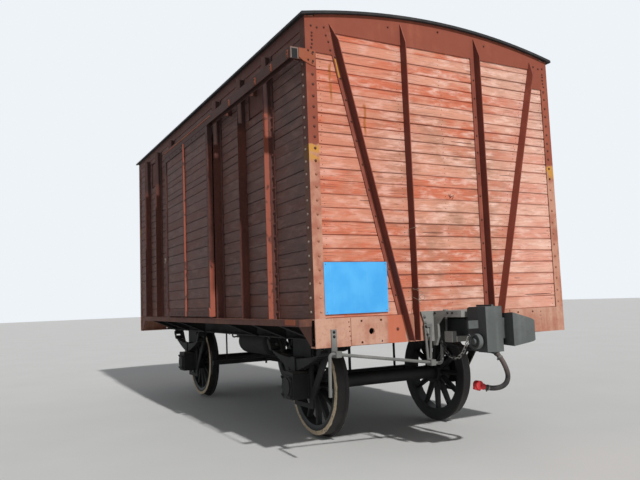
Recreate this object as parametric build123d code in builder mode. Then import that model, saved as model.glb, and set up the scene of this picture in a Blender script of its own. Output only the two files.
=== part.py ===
"""A two-axle covered goods wagon with a planked body, in millimetres.

The wheel flanges stand on z = 0 and the wagon's centre is at x = y = 0. +X points to the front end,
the one with the brake hose, and the left side is the -Y one. What is on the left side at +X is on
the right side at -X, as when the wagon is turned half round.
"""

import math
import os

from build123d import *

os.makedirs("parts", exist_ok=True)

# Body
half_length = 3230
half_width = 1470
roof_crown = 4088
roof_radius = 7120
roof_thickness = 25
roof_side_overhang = 45
roof_end_overhang = 32
board_thickness = 45
floor_thickness = 55
lower_board = 118
lower_board_count = 9
upper_board = 99
least_board = 30
groove = 5
cover_strip_width = 46
cover_strip_rise = 4
cover_strip_count = 8

# Steel framing of the body
post_plate = 8
post_flange = 56
post_web = 90
corner_leg = 100
head_depth = 270
head_gusset_depth = 205
cant_rail_depth = 112
end_post_y = 455
brace_foot_y = 568
post_foot_z = 1030
post_foot_lap = 30
brace_slope = 0.25

# Door
door_opening_top = 3470
door_half_width = 950
door_jamb = 20
door_thickness = 48
door_gap = 6
door_bottom = 1282
door_frame_width = 90
door_frame_proud = 10
door_rim_width = 64
stiffener_web = 24
roller_cover_width = 96
roller_cover_height = 118
guide_height = 95
guide_width = 66
guide_plate = 8
guide_top = 3608
rail_height = 60
rail_plate = 10
rail_top = 1264
rail_end_gap = 60
rail_bracket = 16
wheel_roller_radius = 42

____

● **Directions for this task**
Word for word, restate all of the data shown above.

● **Exercise answer**
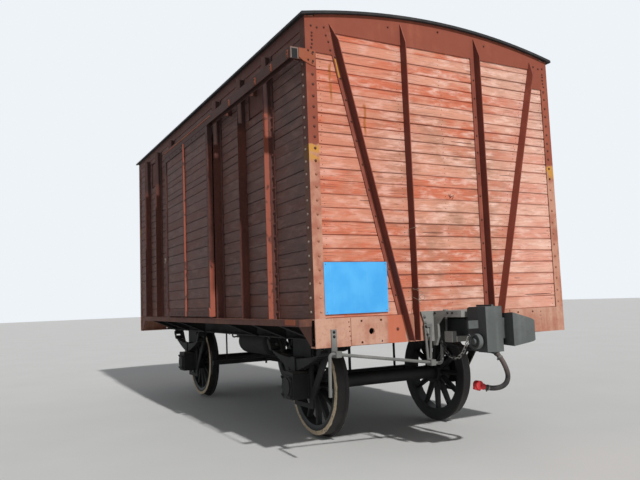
Recreate this object as parametric build123d code in builder mode. Then import that model, saved as model.glb, and set up the scene of this picture in a Blender script of its own. Output only the two files.
=== part.py ===
"""A two-axle covered goods wagon with a planked body, in millimetres.

The wheel flanges stand on z = 0 and the wagon's centre is at x = y = 0. +X points to the front end,
the one with the brake hose, and the left side is the -Y one. What is on the left side at +X is on
the right side at -X, as when the wagon is turned half round.
"""

import math
import os

from build123d import *

os.makedirs("parts", exist_ok=True)

# Body
half_length = 3230
half_width = 1470
roof_crown = 4088
roof_radius = 7120
roof_thickness = 25
roof_side_overhang = 45
roof_end_overhang = 32
board_thickness = 45
floor_thickness = 55
lower_board = 118
lower_board_count = 9
upper_board = 99
least_board = 30
groove = 5
cover_strip_width = 46
cover_strip_rise = 4
cover_strip_count = 8

# Steel framing of the body
post_plate = 8
post_flange = 56
post_web = 90
corner_leg = 100
head_depth = 270
head_gusset_depth = 205
cant_rail_depth = 112
end_post_y = 455
brace_foot_y = 568
post_foot_z = 1030
post_foot_lap = 30
brace_slope = 0.25

# Door
door_opening_top = 3470
door_half_width = 950
door_jamb = 20
door_thickness = 48
door_gap = 6
door_bottom = 1282
door_frame_width = 90
door_frame_proud = 10
door_rim_width = 64
stiffener_web = 24
roller_cover_width = 96
roller_cover_height = 118
guide_height = 95
guide_width = 66
guide_plate = 8
guide_top = 3608
rail_height = 60
rail_plate = 10
rail_top = 1264
rail_end_gap = 60
rail_bracket = 16
wheel_roller_radius = 42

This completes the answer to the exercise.